See original launch post

Hey everyone 👋

We’re Ben, Tom and Luk - co-founders of SF Tensor.

TL;DR: We let AI researchers forget about the infrastructure layer and focus on their research.

We automatically optimize kernels to run faster, find the cheapest GPUs across every provider and migrate your jobs when spot instances fail. Training AI should be about AI, not DevOps.

Ask: Know anyone training or fine-tuning AI models? We’d be grateful for an intro! Reach out to us at founders@sf-tensor.com.

uploaded image

The Problem

Training AI should mean developing smarter architectures and finding better data. But right now, it doesn’t. Teams waste their time on everything but actual research:

Optimizing code so that training runs don’t drain the bank
Fighting cloud providers and scrambling for GPU availability
Making distributed training work with reasonable MFU (=cost efficiency).

This drives up costs, frustrates everyone and kills velocity. Infrastructure has inadvertently turned into the limiting factor for AI research labs, and it’s killing progress.

We experienced this first-hand developing our own foundation models – what we expected to be AI research, experimentation and iterative improvement turned out to be an ugly mix of writing CUDA, debugging driver mismatches and optimizing inter-GPU collective operations. That’s why we decided to solve the infrastructure layer, to allow other researchers to focus on research, not infrastructure.

Our Solution

SF Tensor is the "set it and forget it" infrastructure layer for anyone training or fine-tuning AI models. Hook up your repo, pick your GPU count and budget, and we deal with the rest:

Our automatic kernel optimizer analyzes your architecture and tunes execution for any hardware (NVIDIA, AMD or TPUs). No more having to drop down into custom CUDA because PyTorch doesn’t understand memory topology.
We find the cheapest available compute across all clouds for your specific requirements and launch your training run.
Automatic Distributed Training allows you to scale from 1 to 10,000 GPUs without having to change your code or killing your MFU
Everything else that you shouldn’t have to think about: Spot instance migration? Handled. Monitoring? Baked in. Logs and artifacts? Done.

uploaded image

The Team

uploaded image

We’re 3 brothers that have been working on Artificial Intelligence together for years, most recently training our own Foundational World Models. SF Tensor was born out of our own needs as AI researchers scaling up training runs to thousands of concurrent GPUs.

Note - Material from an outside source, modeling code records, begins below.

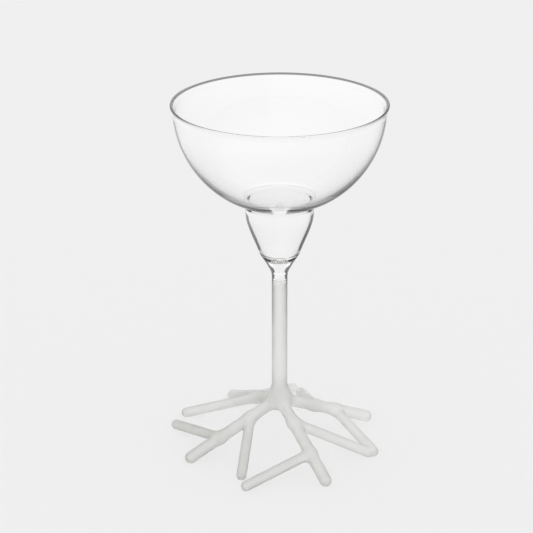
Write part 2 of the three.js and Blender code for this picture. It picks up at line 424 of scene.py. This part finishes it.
def clearShader(graph, where):
    right, back, height = graph.axes(where)
    geometry = graph.node("ShaderNodeNewGeometry").out.node
    normal = graph.axes(Socket(graph, geometry.outputs["Normal"]))
    entering = 1 - Socket(graph, geometry.outputs["Backfacing"])
    # How far the surface looks outward, from 1 to -1 inside the bowl
    away = graph.length(where * (1, 1, 0))
    outward = (right * normal[0] + back * normal[1]) / away * (entering * 2 - 1)
    # 1 where light crosses the wall straight towards the axis, less where it runs round with it
    around = graph.vector("NORMALIZE", graph.vector("CROSS_PRODUCT", where, (0, 0, 1)))
    straight = graph.facing(around)
    # Painted shade: a dark outline where the glass is seen edge on, with a bright strip left in the
    # middle of the band under the bowl
    facing = graph.facing()
    for width, start, full in glass["wider"]:
        facing = facing + graph.smooth(height, start, full) * width
    under = graph.smooth(height, *glass["gapTop"]) * graph.smooth(height, *glass["gapBottom"])
    gap = graph.smooth(straight, *glass["gapWidth"]) * under
    dark = graph.smooth(facing, *glass["edge"]) * graph.smooth(outward, *glass["outward"])
    edge = graph.blend(dark * (1 - gap), grey(1.0), grey(glass["outlineShade"]))
    # Painted shade on the bead's inner half, where light enters it from the bowl's side
    rimFace = graph.smooth(outward, *glass["rimFace"])
    rim = rimFace * entering * graph.smooth(height, *glass["rimLevel"])
    waves = graph.noise(where, glass["waveSize"], glass["waveDetail"])
    surface = graph.node("ShaderNodeBsdfPrincipled", {}, {
        "Base Color": graph.blend(rim, edge, grey(glass["rimShade"])),
        "Roughness": 0.0,
        "IOR": glass["ior"],
        "Transmission Weight": 1.0,
        "Normal": graph.bump(waves, glass["waveDepth"]),
    })
    # Light that goes to and fro inside the wall for long would come out somewhere bright: painted
    # light, the glass glowing at a set level instead
    frontLevel, sidesLevel, underLevel = glass["bounceGlow"]
    bead = graph.smooth(height, *glass["bounceLevel"])
    aside = graph.smooth(straight, *glass["bounceSide"])
    level = graph.maths(
        "MAXIMUM", gap * frontLevel, bead * (aside * (sidesLevel - frontLevel) + frontLevel),
    )
    level = graph.maths("MAXIMUM", level, under * underLevel)
    black = graph.node("ShaderNodeEmission", {}, {"Color": grey(0.0)})
    white = graph.node("ShaderNodeEmission", {}, {"Color": grey(1.0)})
    paintedGlow = graph.node("ShaderNodeMixShader", {}, {0: level, 1: black, 2: white})
    depth = Socket(graph, graph.node("ShaderNodeLightPath").out.node.outputs["Glossy Depth"])
    carried = graph.maths("GREATER_THAN", depth, glass["bounces"])
    carried = carried * graph.maths("MAXIMUM", bead, under)
    return graph.node("ShaderNodeMixShader", {}, {0: carried, 1: surface, 2: paintedGlow})


def clearGlass():
    material = bpy.data.materials.new("clear_glass")
    graph = Graph(material)
    where = graph.node("ShaderNodeTexCoord", output=3)
    graph.finish("ShaderNodeOutputMaterial", clearShader(graph, where))
    return material


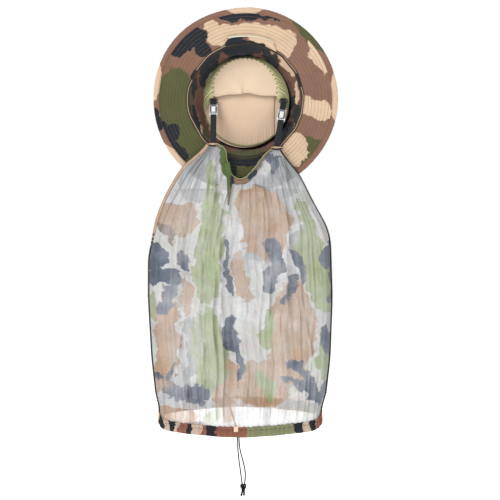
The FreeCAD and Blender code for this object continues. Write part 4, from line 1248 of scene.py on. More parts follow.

Ben has been publishing AI research since high school, solo-training models across 4,000 GPUs as co-PI on a 6-figure grant.

Tom and Luk (twins btw) have been doing AI research for years, from starting college in parallel to high school at age 14 to finishing their BSc in CS (at age 16).

Compute should be boring. Let’s make it boring.

Try us right now at sf-tensor.com or contact us at hello@sf-tensor.com to see how we can help with your infra pains.

uploaded image

YC Photos

Hear from the founders

What is the core problem you are solving? Why is this a big problem? What made you decide to work on it?

AI labs and startups should focus on breakthrough research—new architectures, training methods, the stuff that ends up in papers. Instead, they burn countless hours configuring cloud infrastructure, debugging distributed training, and negotiating GPU deals.

We know because we lived it. While training our own models, we realized we were spending 60% of our time on infrastructure and 40% on actual research. Talking to other teams, we found everyone had this problem. Small labs can't afford dedicated infra teams. Large labs waste research talent on DevOps.

This infrastructure tax is holding back AI progress. We decided to eliminate it.

What is your long-term vision? If you truly succeed, what will be different about the world?

Today, wanting performance means vendor lock-in to NVIDIA. This creates artificial scarcity: limited production capacity, sky-high prices, and compute monopolies. By making all hardware from AMD GPUs, TPUs, Trainium, whatever comes next, equally usable, we'll unlock massive new supply.

In this world, anyone can train state-of-the-art models without ever thinking past their PyTorch code. Startups won't need infrastructure teams. Researchers won't waste time on cloud configuration. CEOs won't negotiate GPU rental deals.

Compute will be abundant, cheap, and boring. And AI research will accelerate because researchers can finally focus on research.